BEGIN

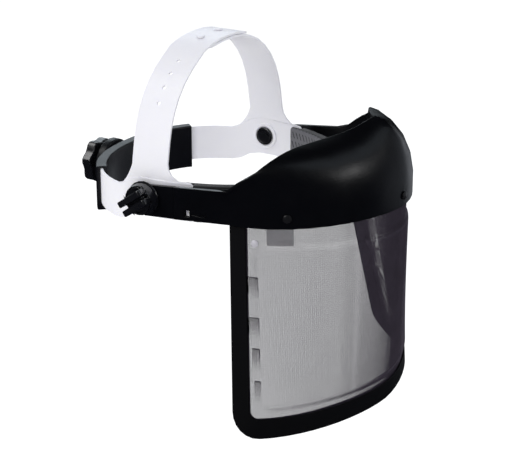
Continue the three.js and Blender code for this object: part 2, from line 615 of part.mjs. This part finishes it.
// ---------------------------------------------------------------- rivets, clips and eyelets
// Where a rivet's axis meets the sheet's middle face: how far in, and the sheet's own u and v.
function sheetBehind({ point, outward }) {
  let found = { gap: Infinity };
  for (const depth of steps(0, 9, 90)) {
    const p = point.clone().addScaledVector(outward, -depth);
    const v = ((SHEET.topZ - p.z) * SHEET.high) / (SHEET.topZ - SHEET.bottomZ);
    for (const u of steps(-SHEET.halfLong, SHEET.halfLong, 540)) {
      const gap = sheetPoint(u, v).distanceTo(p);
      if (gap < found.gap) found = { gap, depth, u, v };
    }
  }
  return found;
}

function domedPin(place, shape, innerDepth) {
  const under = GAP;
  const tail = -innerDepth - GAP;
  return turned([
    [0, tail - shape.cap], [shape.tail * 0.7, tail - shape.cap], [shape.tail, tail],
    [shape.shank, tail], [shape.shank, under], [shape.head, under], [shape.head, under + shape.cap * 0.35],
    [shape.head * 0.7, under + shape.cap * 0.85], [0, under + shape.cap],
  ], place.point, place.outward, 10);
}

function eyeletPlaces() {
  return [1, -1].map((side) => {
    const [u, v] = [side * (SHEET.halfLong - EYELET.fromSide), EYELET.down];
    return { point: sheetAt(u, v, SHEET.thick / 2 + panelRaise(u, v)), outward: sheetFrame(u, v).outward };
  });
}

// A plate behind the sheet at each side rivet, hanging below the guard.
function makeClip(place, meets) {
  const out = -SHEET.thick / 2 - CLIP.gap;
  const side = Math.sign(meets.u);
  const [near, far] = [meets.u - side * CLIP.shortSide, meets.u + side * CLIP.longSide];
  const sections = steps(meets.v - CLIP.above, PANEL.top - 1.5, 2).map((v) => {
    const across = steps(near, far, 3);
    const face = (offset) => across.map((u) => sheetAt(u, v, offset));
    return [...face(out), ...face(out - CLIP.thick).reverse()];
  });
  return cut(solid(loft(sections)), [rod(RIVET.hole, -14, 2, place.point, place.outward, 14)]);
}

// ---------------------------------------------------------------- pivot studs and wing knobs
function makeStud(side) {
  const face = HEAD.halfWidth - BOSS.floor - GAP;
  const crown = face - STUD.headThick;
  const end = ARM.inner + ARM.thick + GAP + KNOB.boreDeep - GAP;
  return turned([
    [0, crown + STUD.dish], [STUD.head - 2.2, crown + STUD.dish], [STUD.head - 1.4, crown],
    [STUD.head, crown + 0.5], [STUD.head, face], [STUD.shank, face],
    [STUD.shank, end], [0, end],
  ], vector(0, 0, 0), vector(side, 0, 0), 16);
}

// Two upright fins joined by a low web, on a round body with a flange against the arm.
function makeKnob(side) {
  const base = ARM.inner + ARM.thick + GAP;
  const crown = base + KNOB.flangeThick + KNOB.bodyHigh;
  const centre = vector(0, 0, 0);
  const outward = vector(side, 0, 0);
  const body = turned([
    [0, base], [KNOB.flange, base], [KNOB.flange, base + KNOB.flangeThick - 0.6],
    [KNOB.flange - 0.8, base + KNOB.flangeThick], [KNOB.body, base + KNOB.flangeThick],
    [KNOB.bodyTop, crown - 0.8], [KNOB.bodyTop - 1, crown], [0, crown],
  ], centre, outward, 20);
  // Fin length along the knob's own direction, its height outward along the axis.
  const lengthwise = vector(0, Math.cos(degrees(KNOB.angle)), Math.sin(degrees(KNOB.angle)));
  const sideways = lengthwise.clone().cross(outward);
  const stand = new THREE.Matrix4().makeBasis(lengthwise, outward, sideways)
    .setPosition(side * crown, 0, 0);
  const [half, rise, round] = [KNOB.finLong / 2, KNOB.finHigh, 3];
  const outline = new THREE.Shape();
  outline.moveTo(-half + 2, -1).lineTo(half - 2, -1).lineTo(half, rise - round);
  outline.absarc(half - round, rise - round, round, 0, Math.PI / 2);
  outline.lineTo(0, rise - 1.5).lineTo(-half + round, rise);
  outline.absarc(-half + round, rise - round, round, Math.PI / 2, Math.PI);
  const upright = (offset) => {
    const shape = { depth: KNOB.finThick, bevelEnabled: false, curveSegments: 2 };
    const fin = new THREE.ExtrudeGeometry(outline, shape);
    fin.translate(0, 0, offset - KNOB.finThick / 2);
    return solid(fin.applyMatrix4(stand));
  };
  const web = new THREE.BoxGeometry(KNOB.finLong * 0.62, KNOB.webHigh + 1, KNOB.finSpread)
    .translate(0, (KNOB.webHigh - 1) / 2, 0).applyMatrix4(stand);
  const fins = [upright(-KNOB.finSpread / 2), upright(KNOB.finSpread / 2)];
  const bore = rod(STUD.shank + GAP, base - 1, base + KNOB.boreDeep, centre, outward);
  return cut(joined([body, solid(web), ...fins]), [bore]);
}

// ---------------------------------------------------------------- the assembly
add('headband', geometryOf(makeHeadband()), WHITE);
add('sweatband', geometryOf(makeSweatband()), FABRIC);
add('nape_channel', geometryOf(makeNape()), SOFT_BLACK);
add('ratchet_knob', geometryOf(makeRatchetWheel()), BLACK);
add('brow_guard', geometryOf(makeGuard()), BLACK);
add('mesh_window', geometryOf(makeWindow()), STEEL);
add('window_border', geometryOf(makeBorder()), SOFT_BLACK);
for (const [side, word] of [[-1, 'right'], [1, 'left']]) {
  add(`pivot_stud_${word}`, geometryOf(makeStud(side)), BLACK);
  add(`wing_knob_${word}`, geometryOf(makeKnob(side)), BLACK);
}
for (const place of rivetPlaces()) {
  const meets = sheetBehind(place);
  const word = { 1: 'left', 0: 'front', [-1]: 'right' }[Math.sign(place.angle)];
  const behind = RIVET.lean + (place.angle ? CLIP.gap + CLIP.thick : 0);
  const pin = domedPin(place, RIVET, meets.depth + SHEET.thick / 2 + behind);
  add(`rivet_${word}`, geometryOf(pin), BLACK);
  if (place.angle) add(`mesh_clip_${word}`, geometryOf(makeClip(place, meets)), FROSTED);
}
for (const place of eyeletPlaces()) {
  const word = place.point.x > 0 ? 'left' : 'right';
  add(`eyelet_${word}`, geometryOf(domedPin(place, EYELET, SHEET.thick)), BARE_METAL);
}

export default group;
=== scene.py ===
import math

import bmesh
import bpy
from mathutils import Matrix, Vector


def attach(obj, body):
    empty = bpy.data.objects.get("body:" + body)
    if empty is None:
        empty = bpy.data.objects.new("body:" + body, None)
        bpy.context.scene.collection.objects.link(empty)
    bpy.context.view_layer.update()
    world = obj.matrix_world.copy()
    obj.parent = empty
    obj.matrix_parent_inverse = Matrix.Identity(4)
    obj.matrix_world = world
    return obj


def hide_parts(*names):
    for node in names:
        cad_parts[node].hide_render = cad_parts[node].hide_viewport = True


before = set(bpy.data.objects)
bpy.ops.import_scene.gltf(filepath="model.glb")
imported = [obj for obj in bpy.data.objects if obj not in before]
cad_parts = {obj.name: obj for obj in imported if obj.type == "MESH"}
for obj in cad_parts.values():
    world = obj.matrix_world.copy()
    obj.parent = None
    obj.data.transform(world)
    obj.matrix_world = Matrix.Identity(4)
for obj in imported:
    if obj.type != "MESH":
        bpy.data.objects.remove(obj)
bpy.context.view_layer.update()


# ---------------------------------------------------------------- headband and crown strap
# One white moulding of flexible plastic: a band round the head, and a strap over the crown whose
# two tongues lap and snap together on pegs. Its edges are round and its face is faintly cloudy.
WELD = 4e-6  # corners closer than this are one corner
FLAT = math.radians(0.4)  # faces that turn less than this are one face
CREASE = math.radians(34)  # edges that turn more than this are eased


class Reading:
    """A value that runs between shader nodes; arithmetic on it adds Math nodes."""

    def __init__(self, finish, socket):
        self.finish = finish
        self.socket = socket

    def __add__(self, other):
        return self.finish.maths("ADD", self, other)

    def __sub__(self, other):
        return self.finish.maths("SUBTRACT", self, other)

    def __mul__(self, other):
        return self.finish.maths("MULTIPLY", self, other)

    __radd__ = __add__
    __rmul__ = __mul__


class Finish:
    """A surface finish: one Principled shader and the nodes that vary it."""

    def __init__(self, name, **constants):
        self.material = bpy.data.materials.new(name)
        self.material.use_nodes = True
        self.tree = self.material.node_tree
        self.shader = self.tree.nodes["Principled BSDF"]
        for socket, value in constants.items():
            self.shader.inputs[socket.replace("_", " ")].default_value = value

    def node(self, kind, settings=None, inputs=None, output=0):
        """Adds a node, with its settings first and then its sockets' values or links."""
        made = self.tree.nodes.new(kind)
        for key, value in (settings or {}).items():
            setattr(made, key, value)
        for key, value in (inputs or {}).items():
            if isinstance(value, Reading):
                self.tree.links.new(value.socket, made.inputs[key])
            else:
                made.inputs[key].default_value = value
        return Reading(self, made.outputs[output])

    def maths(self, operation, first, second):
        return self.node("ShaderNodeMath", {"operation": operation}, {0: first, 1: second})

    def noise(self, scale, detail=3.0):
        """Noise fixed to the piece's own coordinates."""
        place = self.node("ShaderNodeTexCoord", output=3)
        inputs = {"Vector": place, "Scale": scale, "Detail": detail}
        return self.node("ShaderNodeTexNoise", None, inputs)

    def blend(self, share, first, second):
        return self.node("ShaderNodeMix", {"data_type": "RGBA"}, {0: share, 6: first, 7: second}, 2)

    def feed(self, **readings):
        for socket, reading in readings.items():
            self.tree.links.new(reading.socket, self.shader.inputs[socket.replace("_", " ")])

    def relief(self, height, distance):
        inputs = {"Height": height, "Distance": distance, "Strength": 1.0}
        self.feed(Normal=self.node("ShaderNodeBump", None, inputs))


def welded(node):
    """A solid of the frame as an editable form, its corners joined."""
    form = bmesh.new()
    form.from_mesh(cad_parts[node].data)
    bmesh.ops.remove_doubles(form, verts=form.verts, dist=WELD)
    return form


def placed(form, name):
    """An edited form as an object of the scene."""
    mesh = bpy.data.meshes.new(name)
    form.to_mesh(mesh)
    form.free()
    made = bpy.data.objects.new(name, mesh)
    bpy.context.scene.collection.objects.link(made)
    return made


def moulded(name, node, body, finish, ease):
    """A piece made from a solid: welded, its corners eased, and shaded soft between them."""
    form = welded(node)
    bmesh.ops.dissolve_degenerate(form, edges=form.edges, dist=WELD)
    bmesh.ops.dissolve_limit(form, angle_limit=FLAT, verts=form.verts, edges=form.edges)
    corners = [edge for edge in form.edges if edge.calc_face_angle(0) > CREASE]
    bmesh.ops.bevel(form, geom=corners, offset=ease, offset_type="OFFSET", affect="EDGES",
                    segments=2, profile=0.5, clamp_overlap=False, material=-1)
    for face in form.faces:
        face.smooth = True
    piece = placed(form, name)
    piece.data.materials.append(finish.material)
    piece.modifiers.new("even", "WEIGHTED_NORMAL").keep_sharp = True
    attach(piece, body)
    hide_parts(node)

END

## Given problem
Extract the lines from the line with "obj.parent = None" to the line with "return Reading(self, made.outputs[output])", inclusive, reproducing them exactly and leaving out every other line.

## Solution to the problem
    obj.parent = None
    obj.data.transform(world)
    obj.matrix_world = Matrix.Identity(4)
for obj in imported:
    if obj.type != "MESH":
        bpy.data.objects.remove(obj)
bpy.context.view_layer.update()


# ---------------------------------------------------------------- headband and crown strap
# One white moulding of flexible plastic: a band round the head, and a strap over the crown whose
# two tongues lap and snap together on pegs. Its edges are round and its face is faintly cloudy.
WELD = 4e-6  # corners closer than this are one corner
FLAT = math.radians(0.4)  # faces that turn less than this are one face
CREASE = math.radians(34)  # edges that turn more than this are eased


class Reading:
    """A value that runs between shader nodes; arithmetic on it adds Math nodes."""

    def __init__(self, finish, socket):
        self.finish = finish
        self.socket = socket

    def __add__(self, other):
        return self.finish.maths("ADD", self, other)

    def __sub__(self, other):
        return self.finish.maths("SUBTRACT", self, other)

    def __mul__(self, other):
        return self.finish.maths("MULTIPLY", self, other)

    __radd__ = __add__
    __rmul__ = __mul__


class Finish:
    """A surface finish: one Principled shader and the nodes that vary it."""

    def __init__(self, name, **constants):
        self.material = bpy.data.materials.new(name)
        self.material.use_nodes = True
        self.tree = self.material.node_tree
        self.shader = self.tree.nodes["Principled BSDF"]
        for socket, value in constants.items():
            self.shader.inputs[socket.replace("_", " ")].default_value = value

    def node(self, kind, settings=None, inputs=None, output=0):
        """Adds a node, with its settings first and then its sockets' values or links."""
        made = self.tree.nodes.new(kind)
        for key, value in (settings or {}).items():
            setattr(made, key, value)
        for key, value in (inputs or {}).items():
            if isinstance(value, Reading):
                self.tree.links.new(value.socket, made.inputs[key])
            else:
                made.inputs[key].default_value = value
        return Reading(self, made.outputs[output])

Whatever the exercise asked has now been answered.